The pros of Python for machine learning
You might be curious what makes Python so well suited for machine learning as opposed to the many other programming languages available. While there are many reasons why Python is such a ubiquitous programming language, here are three things that make it so popular for machine learning.
Python is one of the most widely used programming languages. In JetBrains’ 2019 State of Developer Ecosystem report, Python was the most studied programming language. It’s also the most widely used, and has nearly twice as much usage as the second most used language. This means that it has extremely high compatibility and applicability to an extremely wide range of use cases, including machine learning. Python is also an interpreted language, meaning you don’t need to struggle with compiling code. Using Jupyter Notebook, you can start inputting code and see the results immediately as you type.

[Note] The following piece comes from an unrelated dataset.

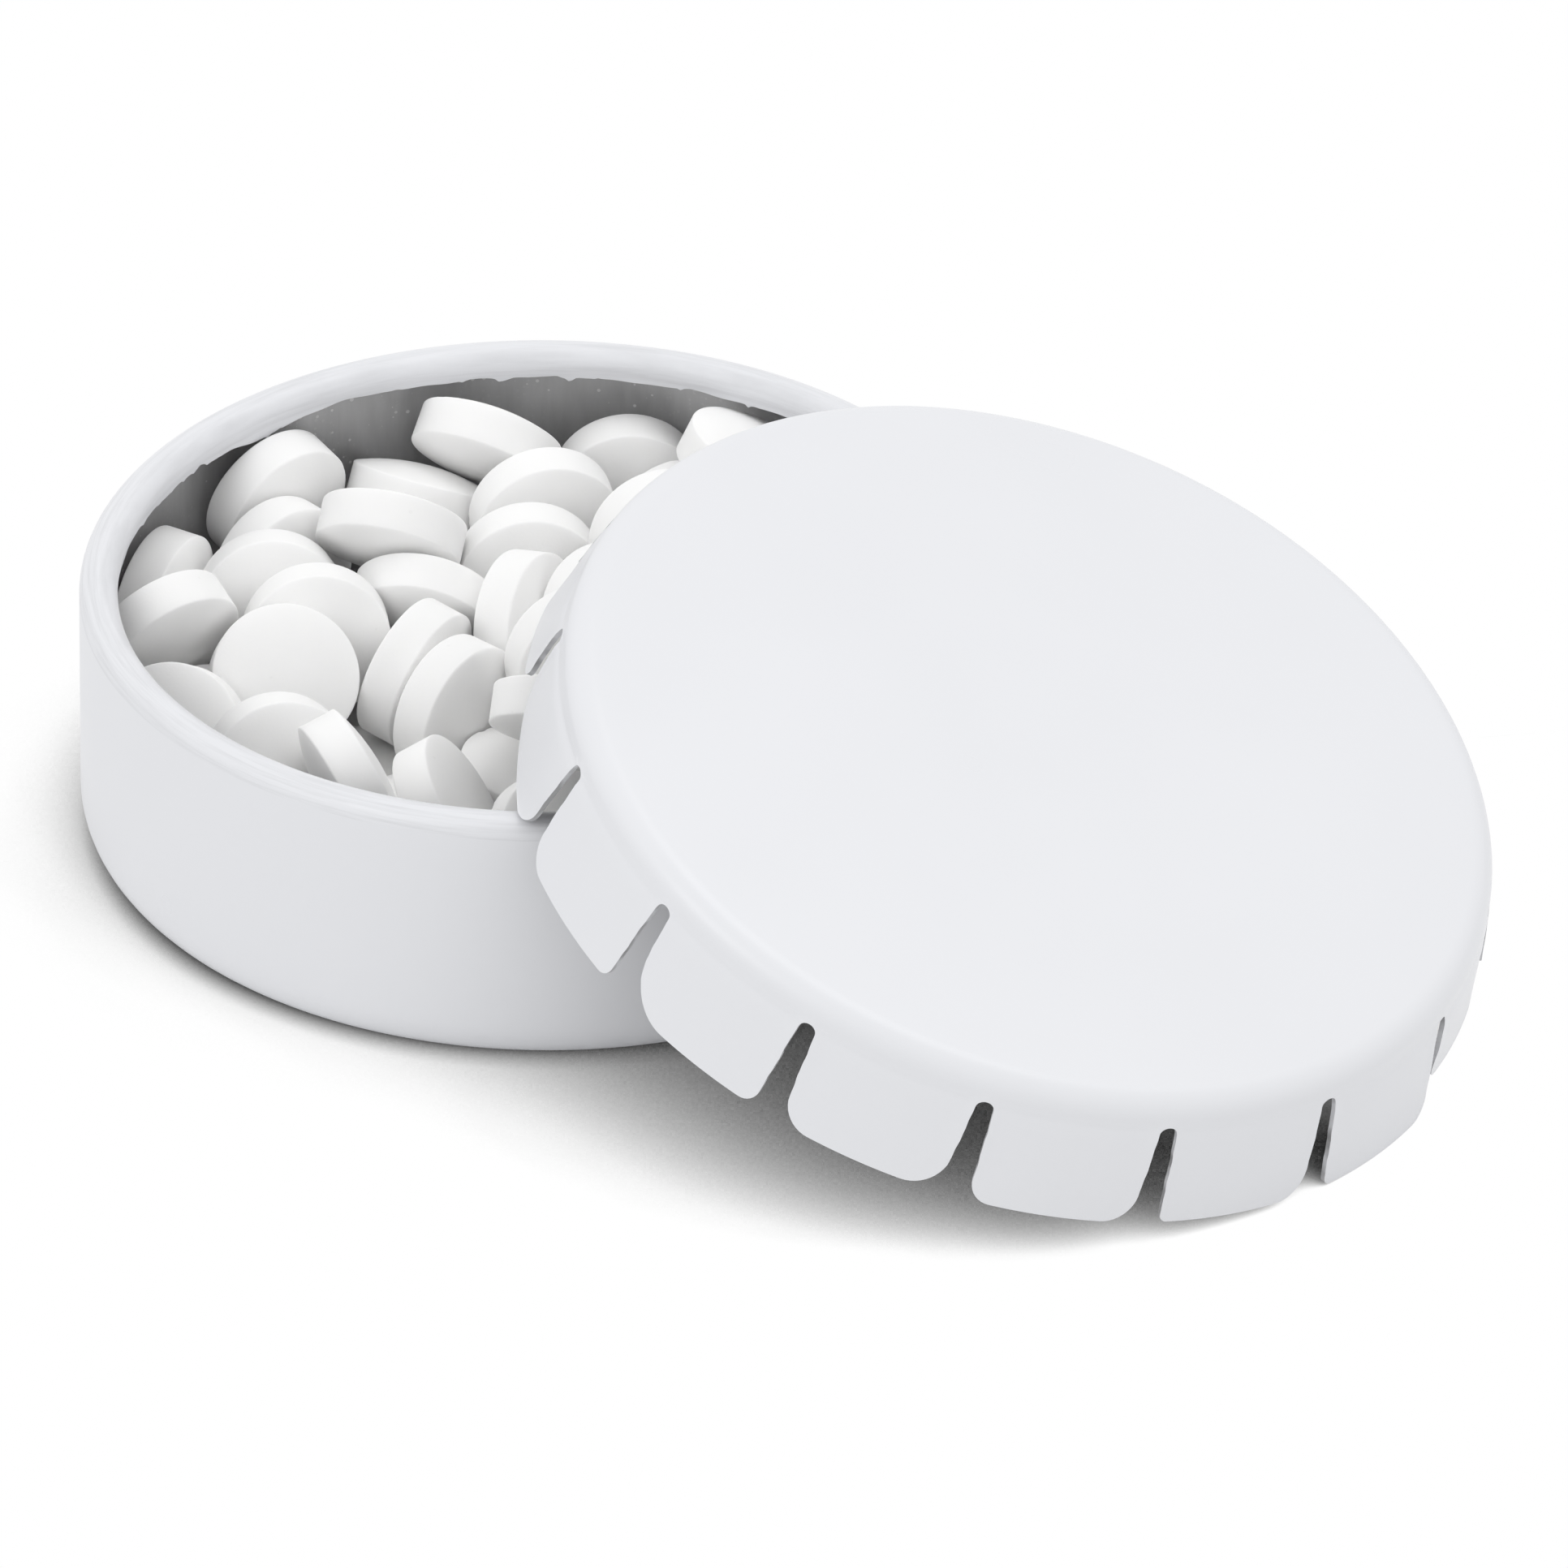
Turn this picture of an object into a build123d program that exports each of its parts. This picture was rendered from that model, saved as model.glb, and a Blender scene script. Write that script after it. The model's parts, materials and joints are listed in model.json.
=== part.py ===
from build123d import *
import math
import os

import numpy as np

# A round white tin for mints, with its lid lifted off and leaning on the rim.
# The origin is the middle of the tin's underside, on the table, with +Z up.
# The lid leans away along +X. All lengths are in millimetres and angles in degrees.

# The base: a drawn tinplate cup with its rim rolled inwards.
base_diameter = 45.0
base_height = 13.9
sheet = 0.25
base_corner_radius = 2.4
curl_diameter = 1.86

# The lid: one pressed disc with a crowned panel and a skirt cut into springy tabs.
lid_diameter = 46.3
lid_corner_radius = 1.3
lid_crown = 0.35
lid_depth = 6.7
tab_end_diameter = 48.9
tab_count = 16
tab_corner_radius = 1.3
slot_width = 0.9
slot_mouth_width = 1.35
slot_depth_below_panel = 1.5
slot_turn = 9.0

# Where the lid leans: its middle stands this far from the base's axis.
lid_distance = 28.7
lid_rest_gap = 0.05
steepest_lean = 80.0
lean_step = 0.001
skirt_ring_count = 9
skirt_turn_count = 720

# A mint: a pressed disc with a straight band and a low dome on each side.
mint_diameter = 7.2
mint_band = 1.9
mint_dome = 0.67
mint_gap = 0.04
ease_gap = 0.09
floor_mint_gap = 3.6
floor_ring_gap = 0.7

# How the heap settles. A mint is felt over in rings of points, given as shares of its
# radius, each with a count. It sinks by a share of the gap in the first rounds, and in
# every round takes a share of each push. One that isn't free is lifted by steps.
mint_ring_shares = [(1, 48), (0.8, 32), (0.45, 16), (0, 1)]
sink_round_count = 12
sink_share = 0.4
ease_round_count = 50
ease_share = 0.5
lift_steps = 8

# Overrun that every cut has past the metal.
overrun = 1.0

# Values that follow from the sizes above.
base_radius = base_diameter / 2
inside_radius = base_radius - sheet
inside_corner_radius = base_corner_radius - sheet
curl_radius = curl_diameter / 2
curl_ring_radius = base_radius - curl_radius
curl_height = base_height - curl_radius
mouth_radius = base_radius - curl_diameter
lid_radius = lid_diameter / 2
tab_end_radius = tab_end_diameter / 2
mint_radius = mint_diameter / 2
mint_thickness = mint_band + 2 * mint_dome
dome_radius = (mint_radius**2 + mint_dome**2) / (2 * mint_dome)
dome_centre = mint_thickness / 2 - dome_radius
mint_reach = math.hypot(mint_diameter, mint_thickness) + mint_gap

os.makedirs("parts", exist_ok=True)


# The base, drawn in one sheet: floor, corner, wall and the rim's half roll.
with BuildPart() as base:
    with BuildSketch(Plane.XZ):
        with BuildLine() as base_sheet:
            floor_line = Line((0, 0), (base_radius - base_corner_radius, 0))
            TangentArc(
                floor_line @ 1,
                (base_radius, base_corner_radius),
                tangent=floor_line % 1,
            )
            wall_line = Line((base_radius, base_corner_radius), (base_radius, curl_height))
            TangentArc(
                wall_line @ 1,
                (base_radius - curl_diameter, curl_height),
                tangent=wall_line % 1,
            )
            offset(base_sheet.line, amount=sheet, side=Side.LEFT)
        make_face()
    revolve(axis=Axis.Z)


# The lid's sheet, drawn with its panel's edge at height zero.
with BuildPart() as flat_lid:
    with BuildSketch(Plane.XZ):
        with BuildLine() as lid_sheet:
            panel_edge = lid_radius - lid_corner_radius
            panel_arc = TangentArc((0, lid_crown), (panel_edge, 0), tangent=(1, 0))
            shoulder_arc = TangentArc(
                panel_arc @ 1, (lid_radius, -lid_corner_radius), tangent=(1, 0)
            )
            Line(shoulder_arc @ 1, (tab_end_radius, -lid_depth))
            offset(lid_sheet.line, amount=sheet, side=Side.RIGHT)
        make_face()
    revolve(axis=Axis.Z)


# One slot of the skirt: a round top, sides that spread, and the tabs' round corners.
slot_top = -slot_depth_below_panel
slot_round_centre = slot_top - slot_width / 2
corner_start = -lid_depth + tab_corner_radius
with BuildPart() as slot_cut:
    with BuildSketch(Plane.YZ.offset(lid_radius - overrun)):
        with BuildLine():
            slot_round = TangentArc(
                (0, slot_top), (slot_width / 2, slot_round_centre), tangent=(1, 0)
            )
            slot_side = Line(slot_round @ 1, (slot_mouth_width / 2, corner_start))
            slot_corner = TangentArc(
                slot_side @ 1,
                (slot_mouth_width / 2 + tab_corner_radius, -lid_depth),
                tangent=(0, -1),
            )
            slot_foot = Line(slot_corner @ 1, slot_corner @ 1 - Vector(0, overrun))
            Line(slot_foot @ 1, (0, -lid_depth - overrun))
            mirror(about=Plane.YZ)
        make_face()
    extrude(amount=tab_end_radius - lid_radius + 2 * overrun)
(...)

Large, supportive community
There are a tremendous number of Python libraries which are created and supported by an active and open-source community, and this is especially true within the domain of data science. Additionally, it’s easy to find educational material on the subject, from in-depth research papers to video tutorials. Chances are, if you need to build something for your machine learning project, someone else has already written code or built a library you can use to get started.
Free and open source
Of course, a factor that cannot be overlooked is price. Python is free, so anyone with a computer can start using it. This accessibility is one of the main drivers in Python having the high adoption rate that it has among data scientists specifically, as well as programmers in general. Python being open source is also one of the key factors in it having such a large and vibrant community.
The cons of Python for enterprises
Despite Python’s widespread use and popularity, it certainly isn’t perfect, especially in an enterprise environment. Here are three of the most common problems that present themselves when companies try to rely exclusively on Python.
Low code reuse
One of the biggest challenges facing the use of Python at the enterprise level is a low level of code reuse. Although theoretically tools like GitHub make it easy for data scientists and programmers to archive their code in a way that others can access it and use it, this isn’t typically what happens on the ground.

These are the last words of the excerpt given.